In the case of Binance, they are basically just totally violating the law while saying that they are not. It’s the “stop hitting yourself” legal strategy, they are going to lose and it’s going to go down hard.

When people talk about “securities” they are normally talking about shares. This is when you are basically buying a peace of paper that says you are entitled to a fraction of a company. Securities are highly regulated, shareholders have rights, companies have oblations. There’s rules about the information that companies need to provide, LOTS of paperwork filings and so on before companies can sell shares to the public.

There’s a LOT of regulation, it can be very burdensome for companies but there’s good reasons that they exist.
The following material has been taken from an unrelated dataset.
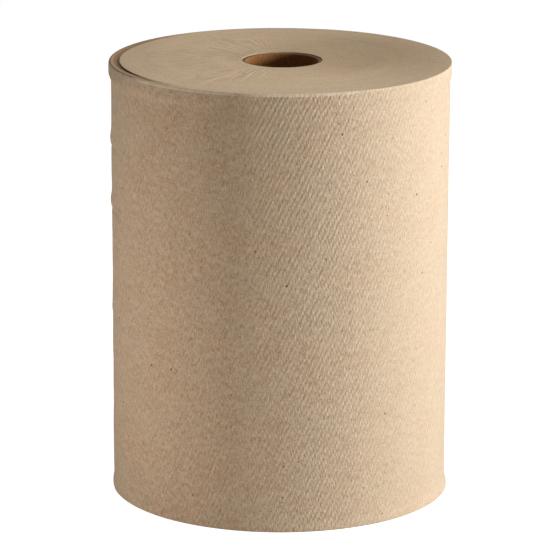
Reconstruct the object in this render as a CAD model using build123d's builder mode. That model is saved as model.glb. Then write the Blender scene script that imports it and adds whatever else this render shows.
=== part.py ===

Binance has decided that it does not want to do any of this work, and they have decided that BNB is not a security and therefore it should not have to do all this work.

In reality, this is a “if it quacks like a duck” kind of situation. BNB is a security, just because Binance says it’s not does not mean it’s not. BNB has all the attributes and properties of a security and therefore all the securities regulation should apply. Binance has just decided they don’t want to.

So the government is getting involved to make them. If you’ve ever seen the Monty Python dead parrot sketch, that’s basically what’s happening here.